In this unit students explore the different situation types to which multiplication can be applied. Particularly, they engage with rate, comparison and array problems.
- Pose different types of word problems.
- Explain their mathematical thinking in solving problems.
- Use a variety of equipment to model their solutions.
The basic concept of multiplication is an important one because of its practicality (how much do 4 ice creams cost at $2 each?) and efficiency (it is quicker to determine 4 x 2 than to calculate 2 + 2 + 2 + 2). Multiplication is used in many different situations. In this unit, students think about multiplication as a short way to find the result of repeated addition of equal sets. They do so by solving rate problems, comparison problems and array problems.
A rate problem involves a statement of "so many of one quantity for so many of another quantity". All multiplication situations contain some form of rate but at this level, the problems are usually about equal sets or measurement. For example:
“Lena buys six bags of biscuits. Each bag contains four biscuits. How many biscuits does she buy altogether?”
This is an equal sets problem that contains the rate "four biscuits for every bag". A measurement rate problem is usually something like this:
“Hone’s kumara plant grows five centimetres each week after it sprouts. How long will his plant be after six weeks?”
The rate in Hone’s problem is “five centimetres for every week". Comparison problems involve the relationship between two quantities, for example:
“Min’s apartment block has three floors. Anshul’s block has 12 floors. How much taller is Anshul’s block than Min’s?”

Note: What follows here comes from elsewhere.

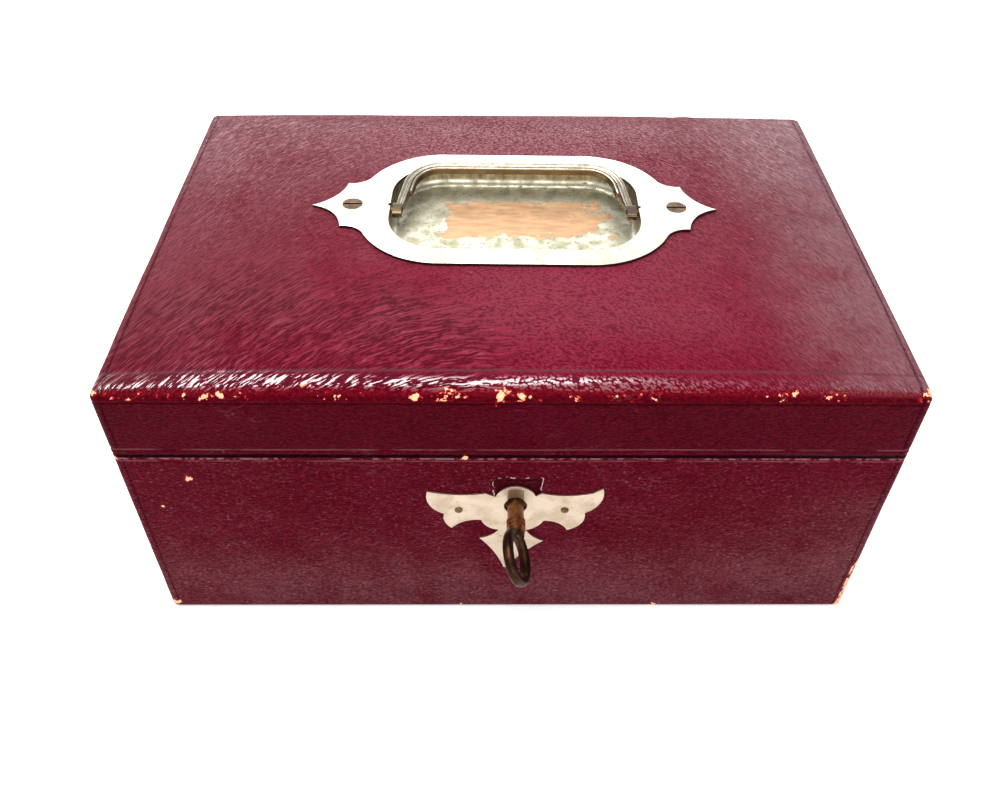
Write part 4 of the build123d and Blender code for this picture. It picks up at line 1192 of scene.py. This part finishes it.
def stuffed(node, back_up, pitch, swell, dents=None, held=lambda x, y: False):
    """A pad swelled by a cloth simulation, whose front may rise by this many millimetres."""
    bm, front_count = pillow(node, back_up, pitch, dents)
    piece = as_piece(bm, node + "_cloth", node, 60)
    rest = np.array([v.co[:] for v in piece.data.vertices])
    kept = [i for i, p in enumerate(rest) if i >= front_count or held(p[0] / mm, p[1] / mm)]
    piece.vertex_groups.new(name="held").add(kept, 1.0, "REPLACE")
    cloth = piece.modifiers.new("stuffing", "CLOTH")
    cloth.settings.use_pressure = True
    cloth.settings.uniform_pressure_force = 4.0
    cloth.settings.vertex_group_mass = "held"
    cloth.settings.shrink_min = -0.02
    cloth.settings.effector_weights.gravity = 0.0
    for moment in range(1, cloth_frames + 1):
        bpy.context.scene.frame_set(moment)
    result = piece.evaluated_get(bpy.context.evaluated_depsgraph_get()).data
    moved = np.array([v.co[:] for v in result.vertices]) - rest
    most = np.array([0.5, 0.5, swell]) * mm
    moved = most * np.tanh(moved / most)
    piece.modifiers.clear()
    piece.vertex_groups.clear()
    for vert, place in zip(piece.data.vertices, rest + moved):
        vert.co = place
    bpy.context.scene.frame_set(1)
    print(node, "swelled by", round(float(abs(moved[:, 2]).max()) / mm, 1), "mm")
    return settle(piece, "SUBSURF", levels=1)


pad_high = box("lid_pad")[1]
button_high = box("lid_pad_buttons")[1]
button_radius = 3.5
row_y = button_high.y - button_radius
column_x = (button_high.x - button_radius) / 1.5
buttons = [(column_x * i, s * row_y) for s in (-1, 1) for i in (-1, 0, 1)]
buttons += [(column_x * (i - 1.5), 0.0) for i in range(4)]
creases = [(a, b) for a in buttons for b in buttons if a < b and a[1] != b[1] and math.dist(a, b) < 60]
creases += [(a, (a[0], math.copysign(pad_high.y, a[1]))) for a in buttons if a[1] != 0]
creases += [(a, (math.copysign(pad_high.x, a[0]), 0.0)) for a in buttons if abs(a[0]) > 80]


def off_line(x, y, a, b):
    """The distance from a place to the straight line between two places."""
    run = (b[0] - a[0], b[1] - a[1])
    share = ((x - a[0]) * run[0] + (y - a[1]) * run[1]) / (run[0] ** 2 + run[1] ** 2)
    share = min(1.0, max(0.0, share))
    return math.hypot(x - a[0] - share * run[0], y - a[1] - share * run[1])


def tufts(x, y):
    """How deep buttons and the creases between them pull the silk in, in millimetres."""
    button = min(math.dist((x, y), b) for b in buttons)
    crease = min(off_line(x, y, a, b) for a, b in creases)
    pleat = 0.35 * math.sin(9 * math.atan2(y, x)) * math.exp(-button / 9)
    return 3.4 * math.exp(-(button / 7.5) ** 2) + 1.3 * math.exp(-(crease / 2.4) ** 2) + pleat


def under_button(x, y):
    return min(math.dist((x, y), b) for b in buttons) < button_radius - 0.4


stuffed("lid_pad", True, 2.5, 2.0, tufts, under_button)
stuffed("floor_pad", False, 3.0, 1.4)
for side in ("back", "left", "right"):
    stuffed(f"tray_pad_{side}", False, 2.4, 0.9)
print("buttons in the lid:", len(buttons), "with", len(creases), "creases between them")

# %% [markdown]
# Small covered buttons sit in the tufts. The ring rolls are tight velvet sausages that lie side
# by side, flat underneath. The tray is lifted by two loops of ribbon, each one folded strip.

# %% Buttons, ring rolls and tabs


def make_buttons():
    bm = bmesh.new()
    steps = 28
    for x, y in buttons:
        loops = []
        for k in range(9):
            angle = math.pi / 2 * k / 8
            radius = button_radius * math.cos(angle) * (1.0 if k else 0.94)
            height = button_high.z - 0.05 - (0.5 * (k > 0) + 1.2 * math.sin(angle))
            loops.append([
                bm.verts.new((
                    x + radius * math.cos(math.tau * i / steps) * (1 + 0.012 * math.sin(7 * i)),
                    y + radius * math.sin(math.tau * i / steps) * (1 + 0.012 * math.cos(5 * i)),
                    height))
                for i in range(steps)])
        bridge(bm, loops, flip=True)
        bm.faces.new(loops[0])
    bmesh.ops.remove_doubles(bm, verts=bm.verts, dist=0.01)
    bmesh.ops.recalc_face_normals(bm, faces=bm.faces)
    made = as_piece(bm, "silk_buttons", "lid_pad_buttons", 60)


def make_ring_rolls():
    low, high = box("ring_rolls")
    count, around, along = 6, 36, 40
    pitch = (high.y - low.y + 0.8) / count
    radius = (pitch - 0.8) / 2
    floor = low.z
    bm = bmesh.new()
    for n in range(count):
        middle_y = low.y + radius + pitch * n
        loops = []
        for k in range(along + 1):
            share = 2 * k / along - 1
            end = soft(abs(share), 0.90, 1.0)
            x = share * (high.x - 0.2)
            size = radius * (1 - 0.55 * end ** 2)
            loop = []
            for i in range(around):
                angle = math.tau * i / around
                lump = 1 + 0.018 * wander(x, middle_y, 9 * math.sin(angle), 7.0, 1.7 + n)
                y = middle_y + size * math.cos(angle) * lump
                z = floor + radius + size * math.sin(angle) * lump
                loop.append(bm.verts.new((x, y, max(z, floor + 0.9))))
            loops.append(loop)
        bridge(bm, loops)
        bm.faces.new(loops[0][::-1])
        bm.faces.new(loops[-1])
    bmesh.ops.recalc_face_normals(bm, faces=bm.faces)
    made = as_piece(bm, "velvet_rolls", "ring_rolls", 60)


def make_tab(side):
    """A loop of grosgrain: up the inside of the rail, over at the top and down again."""
    low, high = box("tray_tabs")
    near, far = high.x - 0.15, high.x - 0.75
    top = high.z - 0.6
    path = [(near, low.z + 0.5 + k * (top - low.z - 0.5) / 14) for k in range(15)]
    centre, bend = (near + far) / 2, (near - far) / 2 + 0.1
    path += [(centre + bend * math.cos(a), top + bend * math.sin(a)) for a in (0.5, 1.05, 1.6, 2.1, 2.65)]
    path += [(far - 0.25 * math.sin(math.pi * k / 14), top - k * (top - low.z - 0.5) / 14) for k in range(15)]
    width = high.y - low.y
    across = 12
    bm = bmesh.new()
    rows = [[bm.verts.new((side * (x - 0.10 * math.cos(3 * i / across)), width * (i / across - 0.5), z))
             for i in range(across + 1)] for x, z in path]
    bridge(bm, rows, closed=False)
    name = "ribbon_tab_left" if side < 0 else "ribbon_tab_right"
    made = as_piece(bm, name, "tray_tabs", 60)
    settle(made, "SOLIDIFY", thickness=0.22 * mm, offset=0.0)


make_buttons()
make_ring_rolls()
for side in (-1, 1):
    make_tab(side)

# %% [markdown]
# ## Stage
# The photograph was taken on white, in soft light that comes from above and behind. A pale
# floor, a bright sky and two large lights give the same sheen on the lid's far side, and a
# third light in front fills the shade on the walls.

# %% Floor, sky and lights


def pale_floor():
    f = Finish("floor", Specular_IOR_Level=0.2, Emission_Strength=0.05)
    f.colour = f.mix(f.cloud(400.0), shade(246, 246, 245), shade(252, 252, 252))
    return f.wear(Emission_Color=f.colour, Roughness=0.8 + f.cloud(60.0) * 0.1)


half_floor = 3000.0
bm = bmesh.new()
bmesh.ops.create_grid(bm, x_segments=8, y_segments=8, size=half_floor)
floor = add("floor", as_mesh(bm, "floor"))
floor.data.materials.append(pale_floor())

world = bpy.data.worlds.new("sky")
bpy.context.scene.world = world
world.use_nodes = True
sky = world.node_tree.nodes["Background"]
sky.inputs["Color"].default_value = (1.0, 1.0, 1.0, 1.0)
sky.inputs["Strength"].default_value = 0.95


def soft_light(name, size, place, aim, power):
    data = bpy.data.lights.new(name, "AREA")
    data.shape = "RECTANGLE"
    data.size, data.size_y = size
    data.energy = power
    lamp = add(name, data)
    lamp.location = place
    lamp.rotation_mode = "QUATERNION"
    lamp.rotation_quaternion = (Vector(aim) - Vector(place)).to_track_quat("-Z", "Y")
    print("light", name, "gives", power, "W")


soft_light("overhead", (1.1, 0.9), (-0.3, 0.10, 1.25), (0, 0, 0.1), 22.0)
soft_light("rear_wall", (1.8, 0.8), (0.0, 1.5, 0.7), (0, 0, 0.1), 9.0)
soft_light("front_fill", (1.6, 0.8), (0.2, -1.6, 1.1), (0, -0.2, 0.0), 13.5)
bpy.context.scene.view_settings.view_transform = "Standard"
bpy.context.scene.view_settings.look = "None"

An additive answer is 12 – 3 = 9 floors. A multiplicative answer is 4 x 3 =12 so Anshul’s block is four times higher than Min’s. An array is a structure of rows and columns. For example, this chocolate block has two rows of five pieces (2 x 5 or 5 x 2).
Array problems can help students to see the commutative property of multiplication, for example, that 5 x 2 = 2 x 5. In other words, the order of the factors does not affect the product (answer) in multiplication.
As well as thinking about multiplication in a variety of situations, students are encouraged to use a variety of materials to solve the problems. Using a variety of materials can help students see the multiplicative structure that is common to a variety of problems and assist them to transfer their understanding to situations which are new to them.
This unit can be differentiated by varying the scaffolding provided to make the learning opportunities accessible to a range of learners. For example:
- accepting students’ use of counting strategies to solve multiplicative problems, as needed
- having students use materials or diagrams to support their thinking, as needed
- working in small groups with students who need additional support, solving problems together.
The contexts for this unit can be adapted to suit the interests and experiences of your students. Focus on familiar contexts which include multiplicative situations to appeal to students’ interests and experiences and encourage engagement. Examples may include:
- lines of students in kapa haka groups
- collecting bags of pipi or other shellfish
- crews of students racing in waka ama
- loaves of rēwana bread for a school or community event
- groups of people travelling in vans, cars or buses
- preparing bundles of harakeke for weaving.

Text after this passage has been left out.